Elsa Vidal: La Fascination russe. Politique française: 30 ans de complaisance vis-à-vis de la Russie. Robert Laffont, février 2024, 324 pages. Acceptez les cookies pour arriver directement à la page du livre (nous recevons une commission): Amazon.fr.
Elsa Vidal souligne au début de son livre qu’elle s’est concentrée sur les représentations de la Russie et de la France. Il s’agit d’une exploration des imaginaires français sur la Russie et sur la France. Elle confronte ces illusions et faux-semblants sur la Russie aux réalités du régime et de la société, et elle appliqué la même méthode à la France et à ses tourments.
Ce livre traite essentiellement de la période de 1990 à aujourd’hui. Mais Elsa Vidal offre également des chapitres au sujet De Gaulle et Mitterrand. Elle mentionne même le premier reset de la politique française envers la Russie. Il date de… 1867!
Dans l’attente de l’Exposition universelle de 1867, l’Empire russe occupe une place d’invité d’honneur. Paris est préoccupée par l’essor de la Prusse, un souci que partage Saint-Pétersbourg. Mais avant tout, la Russie envisage de se rapprocher de la France pour obtenir la révision du traité concluant la guerre de Crimée, à l’issue de laquelle elle a perdu l’accès à la mer Noire. Elsa Vidal note que les lumières de Paris et les fêtes organisées en l’honneur de la délégation russe se révèlent insuffisantes pour dépasser des discordances politiques de fond. Notamment à propos de la Pologne, dont le soulèvement contre l’Empire russe – sous le joug duquel elle se trouve – est soutenu par la France et les Français. Un attentat, raté, vient même émailler le séjour du tsar.
Selon Elsa Vidal, la présidence de François Hollande apparaît comme celle qui s’éloigne le plus de la volonté d’alliance franco-russe. Sa vision de la Russie est la plus politique, la moins sentimentale et la moins fascinée de toutes par Vladimir Poutine.
Quant à la tentative de «remise à zéro» des relations entre la France et la Russie en 2017 à l’occasion du 300e anniversaire de l’alliance diplomatique, la première, entre le tsar Pierre le Grand, la France de la Régence et la Prusse, Elsa Vidal note que ce reset voulu par Emmanuel Macron ne débouche sur aucune avancée tangible.
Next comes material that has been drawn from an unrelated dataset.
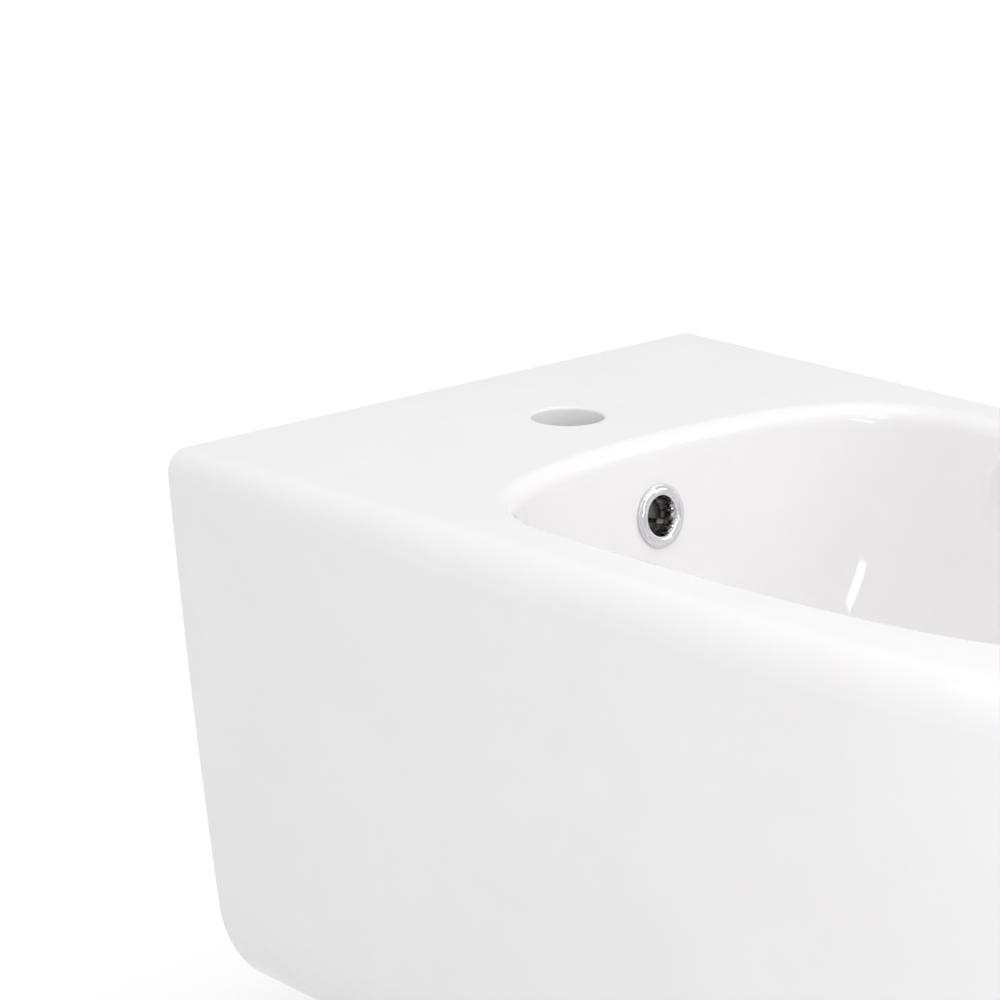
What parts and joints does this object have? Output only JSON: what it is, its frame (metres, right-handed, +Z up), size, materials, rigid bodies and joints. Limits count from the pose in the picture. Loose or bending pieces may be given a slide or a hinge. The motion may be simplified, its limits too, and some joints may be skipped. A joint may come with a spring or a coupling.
{
  "type": "wall-hung bidet",
  "caption": "Wall-hung bidet in white glazed ceramic: deck with a tap hole, deep rounded bowl, overflow ring, push-to-close waste and wall fixings.",
  "frame": {"origin": "midway between the two wall fixing holes, on the face that meets the wall", "axes": "+X right as seen from the room, +Y into the wall, +Z up"},
  "size_m": [0.355, 0.55, 0.293],
  "materials": {
    "glaze": "white gloss glaze",
    "ring_chrome": "polished chrome plate",
    "waste_chrome": "polished chrome plate",
    "cap_chrome": "polished chrome plate",
    "seal_rubber": "matt black rubber",
    "washer_plastic": "natural nylon",
    "nut_brass": "turned brass",
    "stem_brass": "turned brass",
    "latch_plastic": "moulded acetal",
    "bright_steel": "zinc plated and spring steel",
    "sleeve_plastic": "moulded polyethylene"
  },
  "bodies": {
    "bidet": {"ceramic_body": "glaze", "overflow_ring": "ring_chrome", "waste_body": "waste_chrome", "waste_top_seal": "seal_rubber", "waste_cone_seal": "seal_rubber", "waste_slip_washer": "washer_plastic", "waste_backnut": "nut_brass", "latch_housing": "stem_brass", "latch_spring": "bright_steel", "fixing_sleeve_left": "sleeve_plastic", "fixing_washer_left": "bright_steel", "fixing_nut_left": "bright_steel", "fixing_sleeve_right": "sleeve_plastic", "fixing_washer_right": "bright_steel", "fixing_nut_right": "bright_steel"},
    "plug": {"plug_cap": "cap_chrome", "plug_seal": "seal_rubber", "plug_stem": "stem_brass", "stem_clip": "bright_steel", "spring_seat": "bright_steel"},
    "latch": {"latch_ring": "latch_plastic"}
  },
  "joints": [
    {"name": "plug_slide", "type": "slide", "parent": "bidet", "child": "plug", "axis": [0, 0, 1], "range_m": [-0.008, 0], "stiffness_N_per_m": 400, "springref_m": 0.012, "deforming": ["latch_spring"]},
    {"name": "latch_turn", "type": "hinge", "parent": "plug", "child": "latch", "pos_m": [0, -0.265, -0.0835], "axis": [0, 0, 1], "range_deg": [-45, 0]}
  ],
  "couplings": [
    {"joint": "latch_turn", "follows": "plug_slide", "rad_per_m": 98}
  ]
}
Elsa Vidal note qu’après la tentative d’assassinat de l’ancien espion russe Sergueï Skripal au Royaume-Uni, les progrès en Syrie des troupes de Bachar el-Assad soutenues par Moscou ainsi que l’inauguration d’un pont de dix-neuf kilomètres reliant la Russie à la péninsule de Crimée (annexée par Moscou), Poutine est l’invité de Macron au fort de Brégançon. Dans cette «relance» du dialogue, la France fait cavalier seul. Le président français tente même de réintégrer la Russie au G7.
Elsa Vidal mentionne que Macron, contre la position du ministère des Affaires étrangères, qui sait ce que cette finlandisation coûtera à l’Ukraine et ce qu’elle perdra en liberté et souveraineté, évoque même la possibilité d’une neutralité pour Kiev (idée déjà avancée par Nicolas Sarkozy).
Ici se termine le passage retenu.